#### REQUIRED WORK:
Write the material out again, line by line, exactly as it is.

#### RECORDED DATA:
++++

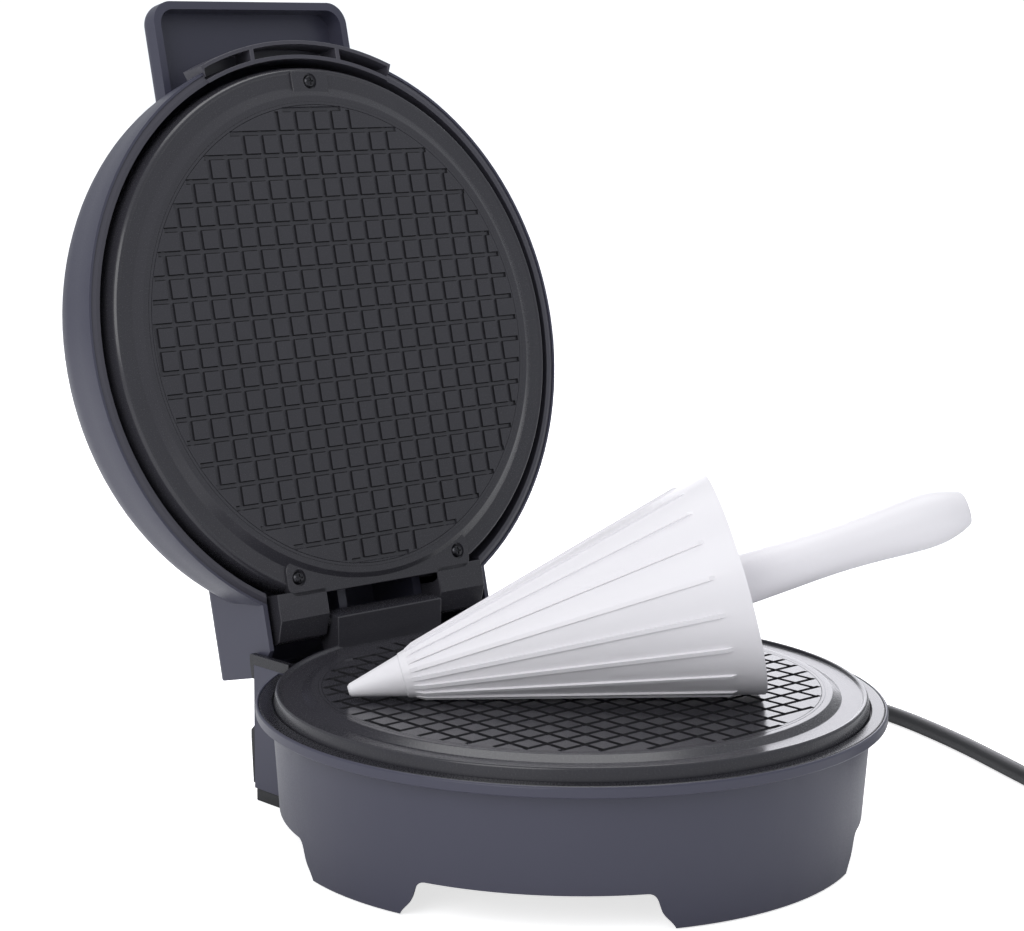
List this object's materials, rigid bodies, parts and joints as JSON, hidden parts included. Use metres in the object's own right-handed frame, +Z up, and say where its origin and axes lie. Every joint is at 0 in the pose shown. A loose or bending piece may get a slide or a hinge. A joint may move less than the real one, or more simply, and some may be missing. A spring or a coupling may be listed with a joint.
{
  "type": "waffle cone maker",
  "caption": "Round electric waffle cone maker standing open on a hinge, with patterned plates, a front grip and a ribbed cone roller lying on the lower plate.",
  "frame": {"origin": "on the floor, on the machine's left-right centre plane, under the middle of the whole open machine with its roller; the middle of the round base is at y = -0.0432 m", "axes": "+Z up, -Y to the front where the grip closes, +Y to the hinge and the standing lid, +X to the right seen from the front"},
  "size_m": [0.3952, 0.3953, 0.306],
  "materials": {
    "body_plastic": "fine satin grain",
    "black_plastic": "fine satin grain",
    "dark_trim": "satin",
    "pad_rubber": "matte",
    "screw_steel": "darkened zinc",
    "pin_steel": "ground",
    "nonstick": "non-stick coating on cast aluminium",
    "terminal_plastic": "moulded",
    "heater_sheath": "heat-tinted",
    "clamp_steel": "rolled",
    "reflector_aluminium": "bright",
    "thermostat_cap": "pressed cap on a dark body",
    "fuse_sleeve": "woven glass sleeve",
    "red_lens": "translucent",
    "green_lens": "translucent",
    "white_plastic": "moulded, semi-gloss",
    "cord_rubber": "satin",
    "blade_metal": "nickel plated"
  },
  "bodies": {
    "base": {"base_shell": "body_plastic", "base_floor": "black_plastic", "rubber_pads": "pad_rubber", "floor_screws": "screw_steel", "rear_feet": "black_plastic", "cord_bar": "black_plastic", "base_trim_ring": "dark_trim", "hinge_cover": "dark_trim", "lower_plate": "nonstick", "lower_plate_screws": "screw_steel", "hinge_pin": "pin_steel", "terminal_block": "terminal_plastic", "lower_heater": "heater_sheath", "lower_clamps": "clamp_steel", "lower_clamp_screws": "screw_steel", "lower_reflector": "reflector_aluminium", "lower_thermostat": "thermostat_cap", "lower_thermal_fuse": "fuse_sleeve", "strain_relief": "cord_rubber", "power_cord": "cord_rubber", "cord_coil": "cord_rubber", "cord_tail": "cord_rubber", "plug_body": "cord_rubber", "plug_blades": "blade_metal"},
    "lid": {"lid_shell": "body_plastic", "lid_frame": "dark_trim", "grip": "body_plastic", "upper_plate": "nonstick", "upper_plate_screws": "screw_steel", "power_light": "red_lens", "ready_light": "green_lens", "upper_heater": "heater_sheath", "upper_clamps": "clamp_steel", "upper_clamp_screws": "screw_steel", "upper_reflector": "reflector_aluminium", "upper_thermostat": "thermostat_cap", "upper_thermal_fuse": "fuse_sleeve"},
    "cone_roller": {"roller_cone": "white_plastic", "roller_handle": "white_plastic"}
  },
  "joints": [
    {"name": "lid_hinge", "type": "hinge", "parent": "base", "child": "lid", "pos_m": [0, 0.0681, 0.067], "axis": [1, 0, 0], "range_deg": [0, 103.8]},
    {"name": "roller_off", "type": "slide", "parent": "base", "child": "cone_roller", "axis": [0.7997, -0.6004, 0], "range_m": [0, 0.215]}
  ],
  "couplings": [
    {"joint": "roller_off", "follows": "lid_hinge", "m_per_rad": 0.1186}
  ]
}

++++

#### EXERCISE OUTPUT:
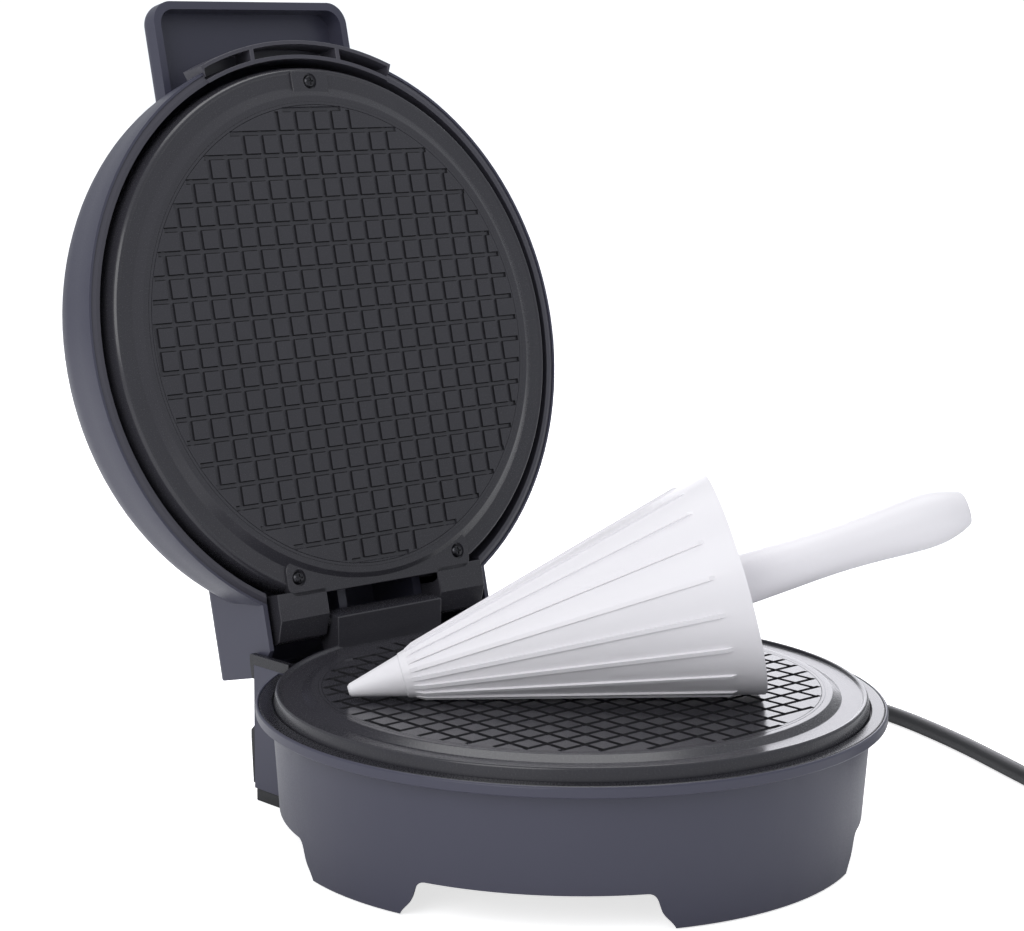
List this object's materials, rigid bodies, parts and joints as JSON, hidden parts included. Use metres in the object's own right-handed frame, +Z up, and say where its origin and axes lie. Every joint is at 0 in the pose shown. A loose or bending piece may get a slide or a hinge. A joint may move less than the real one, or more simply, and some may be missing. A spring or a coupling may be listed with a joint.
{
  "type": "waffle cone maker",
  "caption": "Round electric waffle cone maker standing open on a hinge, with patterned plates, a front grip and a ribbed cone roller lying on the lower plate.",
  "frame": {"origin": "on the floor, on the machine's left-right centre plane, under the middle of the whole open machine with its roller; the middle of the round base is at y = -0.0432 m", "axes": "+Z up, -Y to the front where the grip closes, +Y to the hinge and the standing lid, +X to the right seen from the front"},
  "size_m": [0.3952, 0.3953, 0.306],
  "materials": {
    "body_plastic": "fine satin grain",
    "black_plastic": "fine satin grain",
    "dark_trim": "satin",
    "pad_rubber": "matte",
    "screw_steel": "darkened zinc",
    "pin_steel": "ground",
    "nonstick": "non-stick coating on cast aluminium",
    "terminal_plastic": "moulded",
    "heater_sheath": "heat-tinted",
    "clamp_steel": "rolled",
    "reflector_aluminium": "bright",
    "thermostat_cap": "pressed cap on a dark body",
    "fuse_sleeve": "woven glass sleeve",
    "red_lens": "translucent",
    "green_lens": "translucent",
    "white_plastic": "moulded, semi-gloss",
    "cord_rubber": "satin",
    "blade_metal": "nickel plated"
  },
  "bodies": {
    "base": {"base_shell": "body_plastic", "base_floor": "black_plastic", "rubber_pads": "pad_rubber", "floor_screws": "screw_steel", "rear_feet": "black_plastic", "cord_bar": "black_plastic", "base_trim_ring": "dark_trim", "hinge_cover": "dark_trim", "lower_plate": "nonstick", "lower_plate_screws": "screw_steel", "hinge_pin": "pin_steel", "terminal_block": "terminal_plastic", "lower_heater": "heater_sheath", "lower_clamps": "clamp_steel", "lower_clamp_screws": "screw_steel", "lower_reflector": "reflector_aluminium", "lower_thermostat": "thermostat_cap", "lower_thermal_fuse": "fuse_sleeve", "strain_relief": "cord_rubber", "power_cord": "cord_rubber", "cord_coil": "cord_rubber", "cord_tail": "cord_rubber", "plug_body": "cord_rubber", "plug_blades": "blade_metal"},
    "lid": {"lid_shell": "body_plastic", "lid_frame": "dark_trim", "grip": "body_plastic", "upper_plate": "nonstick", "upper_plate_screws": "screw_steel", "power_light": "red_lens", "ready_light": "green_lens", "upper_heater": "heater_sheath", "upper_clamps": "clamp_steel", "upper_clamp_screws": "screw_steel", "upper_reflector": "reflector_aluminium", "upper_thermostat": "thermostat_cap", "upper_thermal_fuse": "fuse_sleeve"},
    "cone_roller": {"roller_cone": "white_plastic", "roller_handle": "white_plastic"}
  },
  "joints": [
    {"name": "lid_hinge", "type": "hinge", "parent": "base", "child": "lid", "pos_m": [0, 0.0681, 0.067], "axis": [1, 0, 0], "range_deg": [0, 103.8]},
    {"name": "roller_off", "type": "slide", "parent": "base", "child": "cone_roller", "axis": [0.7997, -0.6004, 0], "range_m": [0, 0.215]}
  ],
  "couplings": [
    {"joint": "roller_off", "follows": "lid_hinge", "m_per_rad": 0.1186}
  ]
}